Comparing Observed Stellar Kinematics and Surface Densities in a Low Latitude Bulge Field to Galactic Population Synthesis Models

Sean K. Terry, Richard K. Barry, David P. Bennett, Aparna Bhattacharya, Jay Anderson, Matthew T. Penny

Published 2019-10-05Version 1

We present an analysis of Galactic bulge stars from Hubble Space Telescope (HST) Wide Field Camera 3 (WFC3) observations of the Stanek window (l,b=[0.25,-2.15]) from two epochs approximately two years apart. This dataset is adjacent to the provisional Wide-field Infrared Survey Telescope (WFIRST) microlensing field. Proper motions are measured for approximately 115,000 stars down to 28th mag in V band and 25th mag in I band, with accuracies of 0.5 mas yr$^{-1}$ (20 km s$^{-1}$) at I $\approx$ 21. A cut on the longitudinal proper motion $\mu_l$ allows us to separate disk and bulge populations and produce bulge-only star counts that are corrected for photometric completeness and efficiency of the proper-motion cut.
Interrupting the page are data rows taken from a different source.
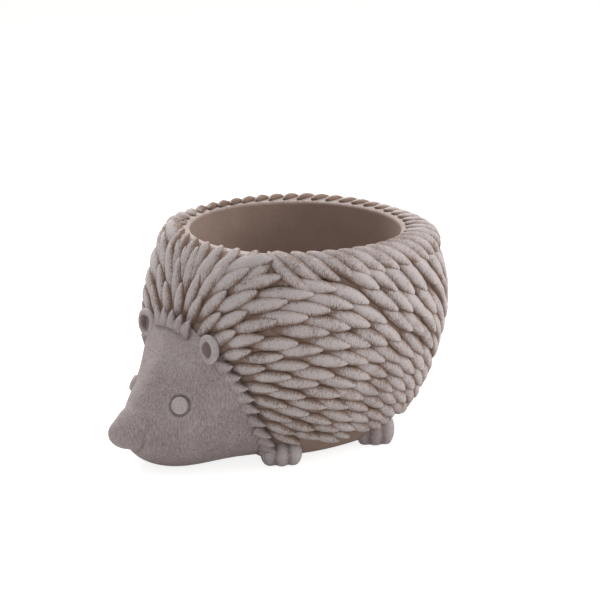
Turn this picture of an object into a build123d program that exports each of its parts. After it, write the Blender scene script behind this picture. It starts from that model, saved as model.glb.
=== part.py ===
from build123d import *
import math
import os

import numpy as np

os.makedirs("parts", exist_ok=True)

# A hedgehog planter: a thick cast bowl whose outside is the animal.
# Millimetres, +Z up. The animal looks along -Y, its left side is +X, and the
# origin is on the ground under the middle of the whole animal.

# Planting hole
opening_radius = 69.6
opening_center_y = 25.0
cavity_draft = 4.0
floor_thickness = 15.0
floor_corner_radius = 40.0
lip_round = 2.0

# Bowl: wall at the rim, then how far the body swells beyond the rim
rim_height = 141.0
rim_side_wall = 6.8
rim_rear_wall = 12.0
rim_front_wall = 5.0
side_swell = 11.6
rear_swell = 12.4
front_swell = 20.4
bowl_half_width = opening_radius + rim_side_wall + side_swell
bowl_rear_reach = opening_radius + rim_rear_wall + rear_swell
bowl_front_reach = opening_radius + rim_front_wall + front_swell
bowl_front_y = opening_center_y - bowl_front_reach
# Reach of the control points of a quarter outline, where 0.55 is an ellipse
bowl_fullness_share = 0.69
# Belly up to the girth: height, then the share of the full reach to the side, rear, front
belly_shares = (
    (0.000, 0.490, 0.500, 0.560),
    (0.014, 0.580, 0.590, 0.630),
    (0.043, 0.655, 0.655, 0.690),
    (0.085, 0.705, 0.705, 0.740),
    (0.142, 0.762, 0.762, 0.800),
    (0.227, 0.838, 0.838, 0.870),
    (0.355, 0.914, 0.914, 0.935),
    (0.496, 0.970, 0.970, 0.985),
    (0.638, 1.000, 1.000, 1.000),
)
# Girth up to the rim: height, then the share of the swell that is left
shoulder_shares = (
    (0.745, 0.940, 0.940, 0.815),
    (0.851, 0.710, 0.710, 0.560),
    (0.936, 0.410, 0.410, 0.305),
    (0.982, 0.190, 0.190, 0.130),
    (1.000, 0.000, 0.000, 0.000),
)

# Drain hole and its rubber bung
drain_radius = 7.0
bung_flange_radius = 12.0
bung_flange_thickness = 3.0
bung_clearance = 0.05
bung_foot_gap = 2.0
bung_edge_round = 0.8
grip_radius = 3.0
grip_height = 5.0

# Face: a broad wedge from the fringe of quills down to the nose
snout_reach = 37.6
face_length = 99.6
face_height = 95.0
face_half_width = 53.0
face_front_y = bowl_front_y - snout_reach
brow_fullness_share = 0.60
jowl_fullness_share = 0.82
# Sections from back to front: forward and up share of the top point and of the foot
# point, half width, then the fullness of the upper and of the lower half
face_shares = (
    (0.321, 1.000, 0.000, 0.042, 0.95, brow_fullness_share, jowl_fullness_share),
    (0.633, 0.995, 0.271, 0.000, 1.00, brow_fullness_share, jowl_fullness_share),
    (0.760, 0.780, 0.542, 0.000, 0.79, 0.38, 0.80),
    (0.884, 0.590, 0.790, 0.000, 0.54, 0.34, 0.75),
    (0.958, 0.470, 0.925, 0.060, 0.34, 0.46, 0.62),
)

# Nose: a blunt knob set on the muzzle's flat end
nose_radius = 10.8
nose_neck_radius = 10.4
nose_length = 15.5
nose_tip_radius = 5.5
nose_height = 25.6
nose_rise_angle = 6.0

# Eyes
eye_height = 47.0
eye_setback = 47.6
eye_turn_angle = 45.0
eye_radius = 4.6
eye_bulge = 2.6
eye_socket_radius = 7.2
eye_socket_depth = 1.6

# Ears
ear_side = 33.0
ear_top_drop = 10.5
ear_center_height = face_height - ear_top_drop
ear_turn_angle = 18.0
ear_lean_angle = 12.0
ear_width = 18.0
ear_height = 21.0
ear_depth = 13.0
ear_stand = 7.0
ear_rim_width = 4.8
ear_hollow_depth = 5.0
ear_edge_round = 2.0

# Paws: short legs that lean in from under the coat and end in three toes
front_paw_y = -24.0
rear_paw_y = 47.0
paw_root_height = 19.0
paw_root_depth = -2.0
paw_lean_in = 15.0
toe_forward_lean = 4.0
toe_root_radius = 8.2
toe_tip_radius = 5.8
toe_flat = 0.5
front_root_gap = 9.5
rear_root_gap = 7.5
front_toe_gap = 8.2
rear_toe_gap = 6.8
toe_count = 3

# Quills
quill_length = 30.0
quill_half_width = 4.7
quill_half_height = 3.6
quill_tip_lift = 1.8
quill_sink = 0.2
# Widest place of a quill, and along it from root to tip: place, half width, half height
quill_seat_share = 0.5
quill_shares = (
    (0.00, 0.26, 0.32),
    (0.18, 0.70, 0.70),
    (0.50, 1.00, 1.00),
    (0.76, 0.84, 0.90),
    (0.93, 0.50, 0.58),
    (1.00, 0.22, 0.28),
)
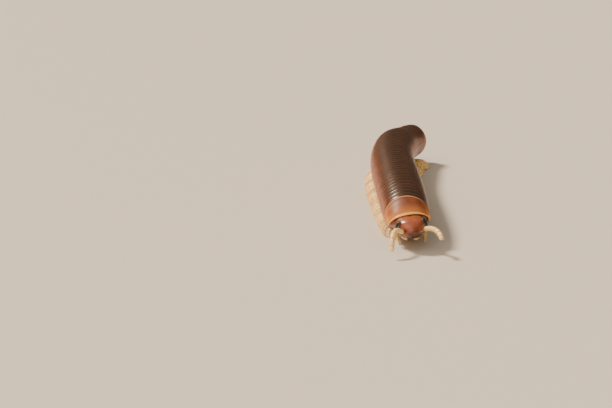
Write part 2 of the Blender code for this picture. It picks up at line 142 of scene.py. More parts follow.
def addNode(tree, kind, settings, out=0):
    # one node: a setting is a property, an input's value, a socket that feeds it, or colour stops
    node = tree.nodes.new("ShaderNode" + kind)
    for key, value in settings.items():
        if key == "stops":
            ramp = node.color_ramp.elements
            while len(ramp) < len(value):
                ramp.new(1.0)
            for element, (place, colour, *cover) in zip(ramp, value):
                element.position = place
                element.color = linear(colour)
                element.alpha = cover[0] if cover else 1.0
        elif isinstance(value, bpy.types.NodeSocket):
            tree.links.new(value, node.inputs[key])
        elif isinstance(key, str) and hasattr(node, key):
            setattr(node, key, value)
        else:
            node.inputs[key].default_value = value
    return node.outputs[out]


def newMaterial(name, settings):
    made = bpy.data.materials.new(name)
    made.use_nodes = True
    shader = made.node_tree.nodes["Principled BSDF"]
    for key, value in settings.items():
        shader.inputs[key].default_value = value
    return made, made.node_tree, shader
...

The kinematic dispersions and surface density in the field are compared to the nearby SWEEPS sight-line, finding a marginally larger than expected gradient in stellar density. The observed bulge star counts and kinematics are further compared to the Besan\c{c}on, Galaxia, and GalMod Galactic population synthesis models. We find that most of the models underpredict low-mass bulge stars by $\sim$33% below the main-sequence turnoff, and upwards of $\sim$70% at redder J and H wavebands. While considering inaccuracies in the Galactic models, we give implications for the exoplanet yield from the WFIRST microlensing mission.